After Watergate, it was thought vital to ensure investigations of the top officials in the executive branch be removed from the President. Special prosecutor Archibald Cox led the inquiry into nefarious behaviour by President RichardNixon, but it was the President who demanded his removal. Two top government officials resigned rather than fire Mr Cox in what became known as the "Saturday Night Massacre." The result was a law that allowed special prosecutors to be independent of government, a classic Washington gambit and one that fails more often than not. The law had been reauthorised every five years, with one short lapse. This time, Congress turned off the life-support machine.

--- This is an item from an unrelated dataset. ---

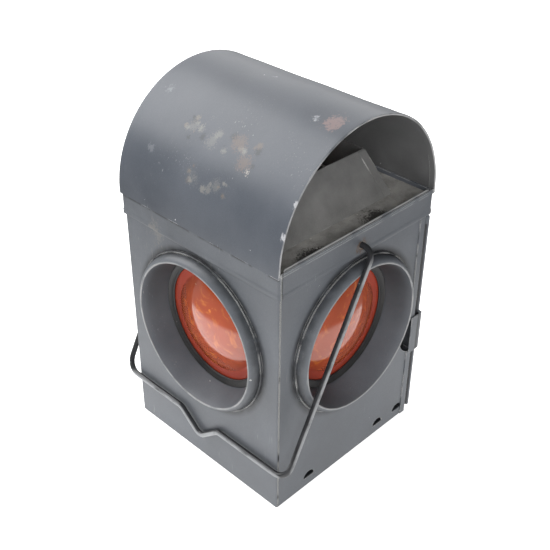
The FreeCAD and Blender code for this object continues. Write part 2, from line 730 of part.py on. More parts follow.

When Lawrence Walsh was appointed to investigate the Iran-Contra scandal in the Eighties, Republicans felt he was conducting a partisan witch- hunt. His inquiries led to numerous indictments, including one for Lt- Col Oliver North, who confessed to organising complex deals to arm the Contras in their war against Nicaragua, and to taking a Bible to Tehran to trade arms for hostages.

When Mr Starr took over the investigation of Whitewater, an Arkansas land deal in which the Clintons were involved, Democrats screamed the same thing. As Mr Starr's investigation moved further from Arkansas and closer to Mr Clinton's crotch, the screams grew louder. In an investigation that cost $40m (pounds 25m) and took five years, Mr Starr produced a report that detailed in embarrassing detail the President's sexual escapades but which did not result in impeachment. Republicans and Democrats concluded the law did not work: the independence that had been so valued had led to a lack of political accountability.

It also cost a great deal of money for often paltry results. In one of the more bizarre and painful investigations, Donald Smaltz spent $15m investigating gifts to the agriculture secretary Mike Espy worth $35,000.

The law became a bizarre legal roundabout. Jacob Stein was appointed in 1984 to investigate charges of financial improprieties by Attorney General Edwin Meese, but there were no indictments. A decade later, Mr Stein re-emerged as a lawyer for Monica Lewinsky.

Mr Starr thought the law should end. Four other independent counsels will also continue down their trails and there are attempts under way to rewrite the law in an acceptable way but, from now on, it is the Justice Department that will appoint special prosecutors. That means that Janet Reno, the Attorney General and a Clinton appointee, will draw all the fire.

The Washington Inquisitors

Arthur H Christy

Appointed in 1979 to investigate charges that Hamilton Jordan, President Jimmy Carter's chief of staff, used cocaine.

No indictments.

Jacob A Stein

Appointed in 1984 to investigate charges of financial improprieties by Edwin Meese III, attorney general at the time.

No indictments.

Lawrence E Walsh

Appointed in 1986 to investigate Iran-Contra affair. Obtained convictions; some were overturned on appeal and others pardoned by President Bush.

Whitney North Seymour

Appointed in 1986 and won perjury conviction of Michael Deaver, who served as deputy chief of staff to President Ronald Reagan.